While the Athletics world is still reeling from tremors caused by doping controversies involving some of Track and Field’s most active countries, the sport has been hit once more by the rising number of high profile athletes who have tested positive to meldonium, a substance that was added to the 2016 Prohibited List, which only took effect on January 1, 2016.
Of course Athletics is not the only sport to have recorded casualties! One of Tennis’ biggest stars, Russia’s Maria Sharapova on Monday admitted to failing a dope test during the Australian Open in January; she tested positive for meldonium and is the biggest name linked with the substance thus far.
Russian cyclist Eduard Vorganov, Russian figure skater Ekaterina Bobrova and Ukraine biathletes Olga Abramova and Artem Tyshchenko all tested positive to the banned substance. As such, it was only a matter of time before the first casualty in Track and Field would be recorded.
News hit the cyberspace towards the end of February that Sweden’s Abeba Aregawi had failed an out-of-competition test conducted by the IAAF. The Ethiopian-born athlete was thereafter provisionally suspended by the SFIF, effective immediately.

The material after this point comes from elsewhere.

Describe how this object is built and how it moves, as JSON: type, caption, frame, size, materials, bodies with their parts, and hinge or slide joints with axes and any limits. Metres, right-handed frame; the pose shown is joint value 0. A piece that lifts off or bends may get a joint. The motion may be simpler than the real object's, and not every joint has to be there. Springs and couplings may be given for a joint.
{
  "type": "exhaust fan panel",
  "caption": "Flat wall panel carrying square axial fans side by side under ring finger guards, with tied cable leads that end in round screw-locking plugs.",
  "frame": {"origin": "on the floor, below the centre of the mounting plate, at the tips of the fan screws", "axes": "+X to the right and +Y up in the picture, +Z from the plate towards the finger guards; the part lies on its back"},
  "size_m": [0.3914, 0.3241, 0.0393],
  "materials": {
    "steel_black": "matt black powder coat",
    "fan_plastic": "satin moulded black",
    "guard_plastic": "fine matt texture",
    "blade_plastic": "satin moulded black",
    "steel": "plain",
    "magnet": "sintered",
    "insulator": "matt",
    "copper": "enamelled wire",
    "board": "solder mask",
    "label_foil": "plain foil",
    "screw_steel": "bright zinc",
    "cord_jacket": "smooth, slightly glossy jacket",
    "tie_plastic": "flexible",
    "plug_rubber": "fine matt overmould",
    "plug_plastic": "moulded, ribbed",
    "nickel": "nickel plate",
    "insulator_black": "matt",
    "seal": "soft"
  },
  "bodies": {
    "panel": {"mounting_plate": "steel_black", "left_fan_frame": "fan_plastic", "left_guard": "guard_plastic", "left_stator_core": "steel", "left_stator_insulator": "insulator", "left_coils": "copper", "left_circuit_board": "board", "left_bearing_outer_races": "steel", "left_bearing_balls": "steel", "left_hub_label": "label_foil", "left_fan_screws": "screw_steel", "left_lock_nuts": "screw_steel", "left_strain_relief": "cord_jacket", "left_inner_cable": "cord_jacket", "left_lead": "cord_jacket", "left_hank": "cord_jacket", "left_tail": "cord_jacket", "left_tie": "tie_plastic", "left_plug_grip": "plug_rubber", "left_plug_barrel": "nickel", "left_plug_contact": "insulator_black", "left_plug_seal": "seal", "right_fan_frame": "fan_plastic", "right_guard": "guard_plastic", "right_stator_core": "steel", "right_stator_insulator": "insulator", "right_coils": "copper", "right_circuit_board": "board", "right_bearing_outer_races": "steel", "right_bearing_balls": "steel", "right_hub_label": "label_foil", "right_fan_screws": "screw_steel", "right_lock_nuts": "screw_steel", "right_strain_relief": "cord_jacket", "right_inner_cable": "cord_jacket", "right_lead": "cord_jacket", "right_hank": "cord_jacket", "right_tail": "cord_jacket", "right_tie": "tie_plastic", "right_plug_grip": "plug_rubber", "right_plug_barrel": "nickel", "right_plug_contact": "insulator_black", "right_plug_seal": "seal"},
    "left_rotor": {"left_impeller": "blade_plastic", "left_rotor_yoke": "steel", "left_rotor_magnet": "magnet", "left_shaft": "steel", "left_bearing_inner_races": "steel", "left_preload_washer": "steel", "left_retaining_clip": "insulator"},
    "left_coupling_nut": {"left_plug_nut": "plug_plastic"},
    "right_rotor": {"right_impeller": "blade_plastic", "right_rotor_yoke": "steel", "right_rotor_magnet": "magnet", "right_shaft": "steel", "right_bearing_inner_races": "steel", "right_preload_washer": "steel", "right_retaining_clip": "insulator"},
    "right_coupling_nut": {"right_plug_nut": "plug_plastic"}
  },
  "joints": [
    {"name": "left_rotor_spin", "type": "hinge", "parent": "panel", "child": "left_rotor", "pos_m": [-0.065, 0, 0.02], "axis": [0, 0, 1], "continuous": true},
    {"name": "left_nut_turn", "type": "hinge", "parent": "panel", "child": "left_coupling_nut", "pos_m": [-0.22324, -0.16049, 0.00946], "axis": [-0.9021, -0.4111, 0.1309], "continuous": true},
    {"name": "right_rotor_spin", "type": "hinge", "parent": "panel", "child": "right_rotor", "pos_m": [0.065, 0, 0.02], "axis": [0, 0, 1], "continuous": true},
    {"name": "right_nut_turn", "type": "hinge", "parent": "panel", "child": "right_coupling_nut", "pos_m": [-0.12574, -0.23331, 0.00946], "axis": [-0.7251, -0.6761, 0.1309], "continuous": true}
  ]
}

According to the BBC, Aregawi’s agent Valentijn Trouw said she was “shocked and devastated” by the news, and that she does not know how the drugs got into her system. The 25-year old requested for her ‘B’ sample to be tested and the results came out positive for meldonium.
Aregawi switched allegiance to Sweden after the London 2012 Olympics and is a former world champion in the 1500m. She also won GOLD in the European Championships and is the reigning World Indoor champion over the distance. Unfortunately, she will be unable to defend her title in Portland.
Many would have loved to see Aregawi take on rival and reigning World Champion in the 1500m, Genzebe Dibaba at the Olympic Games. However it is highly unlikely that Athletics fans will be treated to this mouth-watering spectacle in Rio.
It is believed that Aregawi was in Addis Ababa when the test was carried out; as such, Ethiopia is the latest country that has come under the scrutiny of the IAAF even as reports state that nine athletes from the East African country are currently being investigated for doping.
According to the Associated Press, the General Secretary of the Ethiopian Anti-Doping Agency, Solomon Meaza revealed that five of the nine athletes are ‘top athletes’. Winner of last year’s Tokyo Marathon, Endeshaw Negesse subsequently became the first Ethiopian to be named as having tested positive for the substance.
Meldonium, also known as mildronate, is used in Eastern European and ex-Soviet countries for heart conditions, and is sold online. It was previously on the World Anti-Doping Agency’s list of drugs to be monitored, with WADA considering the drug to be a ‘metabolic modulator’, similar to insulin. The body released a statement on March 7 following Sharapova’s announcement, part of which reads:
“We can confirm that meldonium was added to the 2016 Prohibited List which took effect on 1 January 2016, having previously been on WADA’s monitoring program for the duration of 2015. Meldonium was added to the Prohibited List because of evidence of its use by athletes with the intention of enhancing performance.”
Incidentally, Ivars Kalvin, the Latvian doctor and researcher who created meldonium, insists that the substance is not performance-enhancing, saying, “Meldonium cannot improve the performance of athletes”.
However, according to sports doctor Jean-Pierre de Mondenard, “It does not mean that it increases performance, but some researchers have shown that it improves endurance, recovery, cancels the effects of stress and improves oxygenation of the body …”
With the Rio Olympics less than a few months away, one can only hope that things do not get any worse, especially for countries like Russia and Kenya whose athletes already stand the risk of being banned from the Games.
Perhaps the publicity that has been generated by the announcements of the likes of Sharapova and Aregawi will help stem the tide against future occurrences.